EXERCISE DETAILS:
Locate the line that contains "this render shows." in the entries below, then repeat it and every following line through the line that contains "const STEPS_ROUND = 72;", exactly, and no others.

MATERIAL TO PROCESS:
----

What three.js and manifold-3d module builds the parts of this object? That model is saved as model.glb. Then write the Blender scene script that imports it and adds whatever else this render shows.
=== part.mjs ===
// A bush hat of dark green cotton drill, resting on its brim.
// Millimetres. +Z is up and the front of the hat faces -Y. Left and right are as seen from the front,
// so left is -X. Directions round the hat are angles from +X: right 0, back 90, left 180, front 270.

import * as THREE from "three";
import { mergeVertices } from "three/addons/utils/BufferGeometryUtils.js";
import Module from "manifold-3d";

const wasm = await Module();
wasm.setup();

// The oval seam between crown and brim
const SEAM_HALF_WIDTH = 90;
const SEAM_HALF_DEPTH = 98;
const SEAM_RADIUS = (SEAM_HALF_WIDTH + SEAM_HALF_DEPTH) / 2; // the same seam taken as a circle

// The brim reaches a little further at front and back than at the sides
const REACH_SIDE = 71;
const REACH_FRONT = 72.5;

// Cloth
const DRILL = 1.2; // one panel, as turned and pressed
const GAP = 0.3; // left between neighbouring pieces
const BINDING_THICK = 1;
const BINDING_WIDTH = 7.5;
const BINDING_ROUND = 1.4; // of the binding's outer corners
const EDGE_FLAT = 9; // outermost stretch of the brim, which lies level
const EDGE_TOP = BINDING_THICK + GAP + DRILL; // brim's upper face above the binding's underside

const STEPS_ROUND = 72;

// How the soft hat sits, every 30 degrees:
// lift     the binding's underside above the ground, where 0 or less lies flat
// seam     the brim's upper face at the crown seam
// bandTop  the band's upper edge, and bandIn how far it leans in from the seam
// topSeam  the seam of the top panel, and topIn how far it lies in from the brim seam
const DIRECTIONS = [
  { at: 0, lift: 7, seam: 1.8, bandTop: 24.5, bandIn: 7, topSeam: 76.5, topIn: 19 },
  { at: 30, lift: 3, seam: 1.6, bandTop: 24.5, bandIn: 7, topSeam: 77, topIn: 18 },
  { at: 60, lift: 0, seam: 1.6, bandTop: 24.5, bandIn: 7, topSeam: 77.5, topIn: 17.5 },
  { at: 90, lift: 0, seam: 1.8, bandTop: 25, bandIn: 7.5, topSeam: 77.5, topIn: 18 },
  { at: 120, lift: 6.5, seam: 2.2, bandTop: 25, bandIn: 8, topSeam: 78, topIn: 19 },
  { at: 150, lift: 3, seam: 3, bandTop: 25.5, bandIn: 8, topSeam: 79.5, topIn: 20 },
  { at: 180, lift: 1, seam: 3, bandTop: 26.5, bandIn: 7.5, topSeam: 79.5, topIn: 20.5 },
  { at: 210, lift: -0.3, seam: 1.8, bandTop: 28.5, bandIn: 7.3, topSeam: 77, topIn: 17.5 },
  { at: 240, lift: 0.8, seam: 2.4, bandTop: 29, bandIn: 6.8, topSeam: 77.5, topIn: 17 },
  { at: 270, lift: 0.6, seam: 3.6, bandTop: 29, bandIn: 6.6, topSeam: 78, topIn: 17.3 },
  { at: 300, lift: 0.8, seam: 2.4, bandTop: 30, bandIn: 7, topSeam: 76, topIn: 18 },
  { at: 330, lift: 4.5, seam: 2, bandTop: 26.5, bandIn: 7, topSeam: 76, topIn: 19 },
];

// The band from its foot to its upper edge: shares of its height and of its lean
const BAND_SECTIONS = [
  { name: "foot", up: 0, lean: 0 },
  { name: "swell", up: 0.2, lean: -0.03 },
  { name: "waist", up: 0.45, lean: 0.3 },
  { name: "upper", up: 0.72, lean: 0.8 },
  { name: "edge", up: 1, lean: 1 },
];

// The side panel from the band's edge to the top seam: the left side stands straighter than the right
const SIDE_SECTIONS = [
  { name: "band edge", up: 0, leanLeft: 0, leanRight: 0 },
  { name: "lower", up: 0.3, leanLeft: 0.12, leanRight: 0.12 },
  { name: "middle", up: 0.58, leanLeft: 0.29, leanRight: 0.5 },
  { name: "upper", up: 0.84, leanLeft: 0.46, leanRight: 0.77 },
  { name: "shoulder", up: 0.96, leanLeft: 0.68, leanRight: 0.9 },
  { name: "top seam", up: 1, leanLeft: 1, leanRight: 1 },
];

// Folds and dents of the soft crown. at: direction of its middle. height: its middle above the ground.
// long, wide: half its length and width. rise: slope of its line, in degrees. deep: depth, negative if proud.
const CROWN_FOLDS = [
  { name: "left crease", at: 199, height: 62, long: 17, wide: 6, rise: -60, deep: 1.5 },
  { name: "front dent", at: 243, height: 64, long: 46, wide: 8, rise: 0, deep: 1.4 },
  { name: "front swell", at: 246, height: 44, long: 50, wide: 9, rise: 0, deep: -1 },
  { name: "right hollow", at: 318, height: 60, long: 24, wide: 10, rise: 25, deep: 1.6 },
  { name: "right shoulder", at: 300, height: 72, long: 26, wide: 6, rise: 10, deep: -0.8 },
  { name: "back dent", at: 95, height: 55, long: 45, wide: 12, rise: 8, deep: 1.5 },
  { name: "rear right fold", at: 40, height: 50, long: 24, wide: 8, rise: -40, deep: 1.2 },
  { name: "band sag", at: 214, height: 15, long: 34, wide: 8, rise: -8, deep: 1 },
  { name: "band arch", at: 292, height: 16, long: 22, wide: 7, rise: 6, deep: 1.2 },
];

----

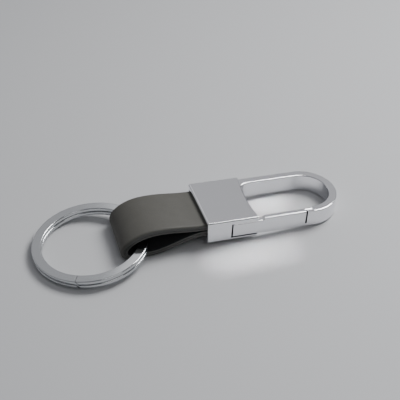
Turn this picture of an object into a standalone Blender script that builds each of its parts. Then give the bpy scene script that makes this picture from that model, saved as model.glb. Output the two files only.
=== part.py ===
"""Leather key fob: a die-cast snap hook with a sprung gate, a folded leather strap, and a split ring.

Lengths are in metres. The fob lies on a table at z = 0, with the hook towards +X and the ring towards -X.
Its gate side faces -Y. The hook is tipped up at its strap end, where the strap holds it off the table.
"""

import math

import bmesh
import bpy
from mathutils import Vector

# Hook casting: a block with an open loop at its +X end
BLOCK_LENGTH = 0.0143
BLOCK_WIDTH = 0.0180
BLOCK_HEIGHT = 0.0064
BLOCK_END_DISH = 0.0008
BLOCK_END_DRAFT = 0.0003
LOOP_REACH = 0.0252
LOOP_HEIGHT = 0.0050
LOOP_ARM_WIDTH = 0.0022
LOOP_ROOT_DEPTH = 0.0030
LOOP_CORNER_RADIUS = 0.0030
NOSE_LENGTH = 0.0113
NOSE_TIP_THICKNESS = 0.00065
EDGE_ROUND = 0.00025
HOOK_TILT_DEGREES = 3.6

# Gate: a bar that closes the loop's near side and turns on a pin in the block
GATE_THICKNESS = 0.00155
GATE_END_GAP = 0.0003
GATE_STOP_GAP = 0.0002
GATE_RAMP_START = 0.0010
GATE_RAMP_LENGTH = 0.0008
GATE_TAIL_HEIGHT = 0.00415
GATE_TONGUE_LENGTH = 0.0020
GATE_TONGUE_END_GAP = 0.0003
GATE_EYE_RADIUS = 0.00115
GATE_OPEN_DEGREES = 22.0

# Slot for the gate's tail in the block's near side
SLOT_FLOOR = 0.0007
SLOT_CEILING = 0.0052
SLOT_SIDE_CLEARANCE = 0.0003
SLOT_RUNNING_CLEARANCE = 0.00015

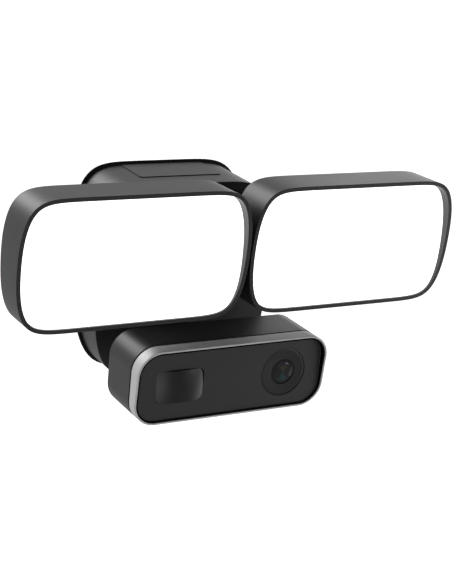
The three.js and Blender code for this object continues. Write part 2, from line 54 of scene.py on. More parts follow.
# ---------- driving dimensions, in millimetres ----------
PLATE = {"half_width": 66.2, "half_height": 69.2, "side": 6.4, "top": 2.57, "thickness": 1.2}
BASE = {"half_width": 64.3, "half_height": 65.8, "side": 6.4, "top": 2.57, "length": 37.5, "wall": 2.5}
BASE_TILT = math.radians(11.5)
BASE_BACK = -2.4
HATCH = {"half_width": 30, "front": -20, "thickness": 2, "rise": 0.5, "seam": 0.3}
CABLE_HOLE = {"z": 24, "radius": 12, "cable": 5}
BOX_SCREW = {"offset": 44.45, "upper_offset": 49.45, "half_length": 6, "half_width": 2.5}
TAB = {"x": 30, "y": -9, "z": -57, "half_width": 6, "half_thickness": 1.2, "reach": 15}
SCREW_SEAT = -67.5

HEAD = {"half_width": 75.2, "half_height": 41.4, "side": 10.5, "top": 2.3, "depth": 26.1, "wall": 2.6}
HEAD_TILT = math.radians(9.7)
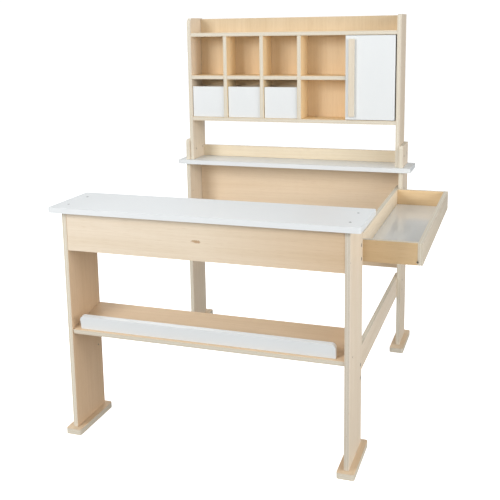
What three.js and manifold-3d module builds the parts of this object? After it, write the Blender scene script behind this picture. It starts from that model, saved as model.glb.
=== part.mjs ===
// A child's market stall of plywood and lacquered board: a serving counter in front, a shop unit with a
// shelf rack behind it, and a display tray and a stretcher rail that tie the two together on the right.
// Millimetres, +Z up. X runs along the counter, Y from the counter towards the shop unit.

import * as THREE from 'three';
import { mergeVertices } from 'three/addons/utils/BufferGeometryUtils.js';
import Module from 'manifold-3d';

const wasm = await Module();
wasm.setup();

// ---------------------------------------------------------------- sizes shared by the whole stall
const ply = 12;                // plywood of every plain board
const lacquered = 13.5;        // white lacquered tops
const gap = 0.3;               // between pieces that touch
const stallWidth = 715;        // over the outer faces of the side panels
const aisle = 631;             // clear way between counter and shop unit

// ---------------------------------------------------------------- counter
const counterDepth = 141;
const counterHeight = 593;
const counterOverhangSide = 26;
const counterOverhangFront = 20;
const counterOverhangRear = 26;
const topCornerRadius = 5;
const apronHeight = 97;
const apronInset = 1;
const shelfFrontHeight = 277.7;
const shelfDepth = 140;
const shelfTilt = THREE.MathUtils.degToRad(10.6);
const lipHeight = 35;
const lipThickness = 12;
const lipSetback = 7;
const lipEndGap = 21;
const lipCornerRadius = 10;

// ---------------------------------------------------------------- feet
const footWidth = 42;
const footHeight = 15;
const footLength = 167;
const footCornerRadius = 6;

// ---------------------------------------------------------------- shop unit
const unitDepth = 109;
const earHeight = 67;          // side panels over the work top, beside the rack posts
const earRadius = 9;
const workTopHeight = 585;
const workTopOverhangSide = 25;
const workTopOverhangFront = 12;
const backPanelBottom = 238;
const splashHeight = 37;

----

REPLY TO THE EXERCISE:
What three.js and manifold-3d module builds the parts of this object? That model is saved as model.glb. Then write the Blender scene script that imports it and adds whatever else this render shows.
=== part.mjs ===
// A bush hat of dark green cotton drill, resting on its brim.
// Millimetres. +Z is up and the front of the hat faces -Y. Left and right are as seen from the front,
// so left is -X. Directions round the hat are angles from +X: right 0, back 90, left 180, front 270.

import * as THREE from "three";
import { mergeVertices } from "three/addons/utils/BufferGeometryUtils.js";
import Module from "manifold-3d";

const wasm = await Module();
wasm.setup();

// The oval seam between crown and brim
const SEAM_HALF_WIDTH = 90;
const SEAM_HALF_DEPTH = 98;
const SEAM_RADIUS = (SEAM_HALF_WIDTH + SEAM_HALF_DEPTH) / 2; // the same seam taken as a circle

// The brim reaches a little further at front and back than at the sides
const REACH_SIDE = 71;
const REACH_FRONT = 72.5;

// Cloth
const DRILL = 1.2; // one panel, as turned and pressed
const GAP = 0.3; // left between neighbouring pieces
const BINDING_THICK = 1;
const BINDING_WIDTH = 7.5;
const BINDING_ROUND = 1.4; // of the binding's outer corners
const EDGE_FLAT = 9; // outermost stretch of the brim, which lies level
const EDGE_TOP = BINDING_THICK + GAP + DRILL; // brim's upper face above the binding's underside

const STEPS_ROUND = 72;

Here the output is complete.